It so happened that when I moved into the software vendor space, my good fortune led me to meet – and even work along side for a spell – Andre and Daryl.  I cannot tell you how lucky I felt, and feel today, that I had the opportunity to talk and explore – even develop – pioneering ideas with such thought leaders.  There was another thought leader at American Software that I got to know well – Carl Bhame.  He co-authored what I regard to be the best forecasting or demand planning of operations management text books ever: Forecasting Systems for Operations Management.  Many a time I would be in the same room with these (unkown to them) mentors of mine.

Andre and Daryl had another idea they have been trying to develop.  DRP is a key business process that formulates the relationship between what had previously been thought of as independent demand with what is far easier to plan, dependent demand.  This difference is what creates the infamous bullwhip effect in supply chain management.  Andre rightly determined that if retailers could actually “unthink” their current best practices of 20 years (focused on optimizing independent demand with their suppliers) and deploy an integrated DRP system from “store to factory door”, the goals of many retail supply chains might be achieved more effectively and efficiently (fewer out of stocks, lower inventory, increased sales).  For many years this “last mile DRP” was a bit of a dream.  Technology was not quite ready to process the volume of data needed; and the need to change behavior in retail was not there.  Well, it seems time might finally be on Daryl and Andre’s side. 

I spotted a press release this week and it seems JDA software, a well-known amalgam of multiple retail, distribution, wholesale and SCM systems from E3, to Manugistics, to i2 Technologies, is now selling the resulting product from Andre and Daryl, now called Flowcasting.
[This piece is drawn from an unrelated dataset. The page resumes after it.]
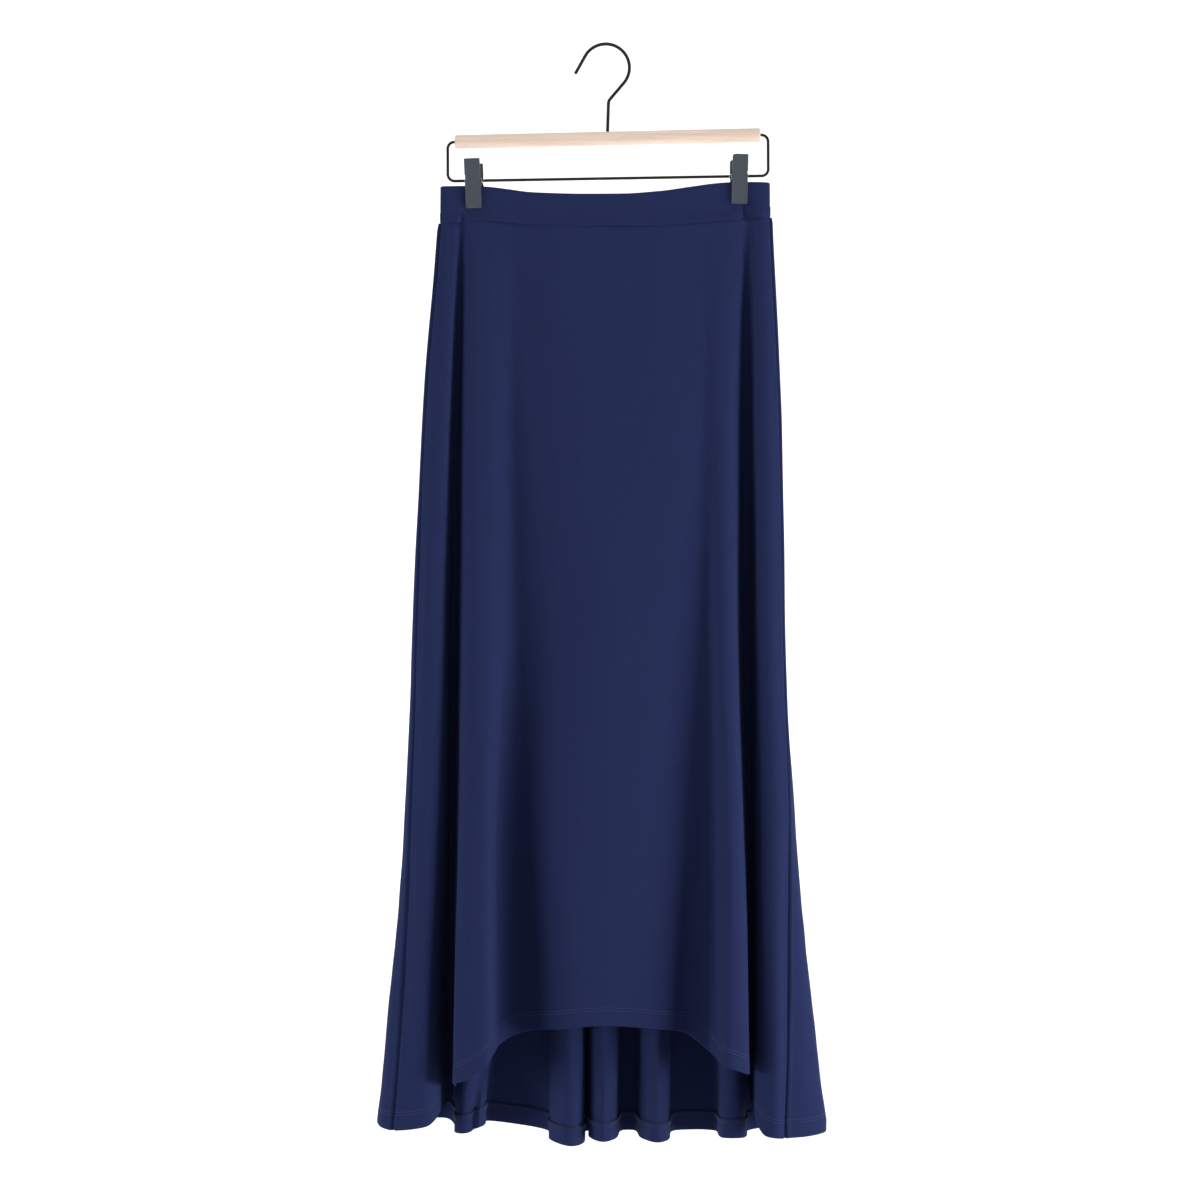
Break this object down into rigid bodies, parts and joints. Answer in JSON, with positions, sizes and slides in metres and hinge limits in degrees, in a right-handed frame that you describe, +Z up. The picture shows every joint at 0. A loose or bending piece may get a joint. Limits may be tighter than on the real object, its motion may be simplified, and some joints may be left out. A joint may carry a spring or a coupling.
{
  "type": "maxi skirt on a clip hanger",
  "caption": "Long A-line jersey skirt, shorter in front than behind, hung by its waistband from pinch clips on a wooden hanger with an open wire hook.",
  "frame": {"origin": "the highest point inside the hook's bend, in the middle of the wire, where the hanger bears on a rail or peg", "axes": "+Z up, +X to the right of someone facing the skirt, the skirt's front faces -Y"},
  "size_m": [0.471, 0.1084, 1.1518],
  "materials": {
    "skirt_jersey": "fine matt knit with a faint sheen",
    "band_jersey": "doubled fine knit",
    "hanger_wood": "sanded pale beech",
    "hanger_wire": "black, half gloss",
    "clip_plastic": "slate grey, moulded",
    "clip_spring": "bright wire"
  },
  "bodies": {
    "root": {"front_panel": "skirt_jersey", "back_panel": "skirt_jersey", "waistband": "band_jersey", "hanger_dowel": "hanger_wood", "hanger_hook": "hanger_wire", "hanger_frame": "hanger_wire", "clip_left_front_jaw": "clip_plastic", "clip_left_rear_jaw": "clip_plastic", "clip_left_spring": "clip_spring", "clip_right_front_jaw": "clip_plastic", "clip_right_rear_jaw": "clip_plastic", "clip_right_spring": "clip_spring"}
  },
  "joints": []
}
Even my old competitor and eventually collaborator, Fred Baumann, GVP at JDA, says some good stuff in the press release. 

I no longer cover Supply Chain Management or its technology at Gartner, but I remain in awe of the knowledge and experience that I went through in that market that got me where I am today.  I wish Andre and Daryl well on their new journey and I hope they do well and more importantly, I hope that the retail and supply chain industry finally gets to grip with “retail centric DRP”.  Good luck chaps.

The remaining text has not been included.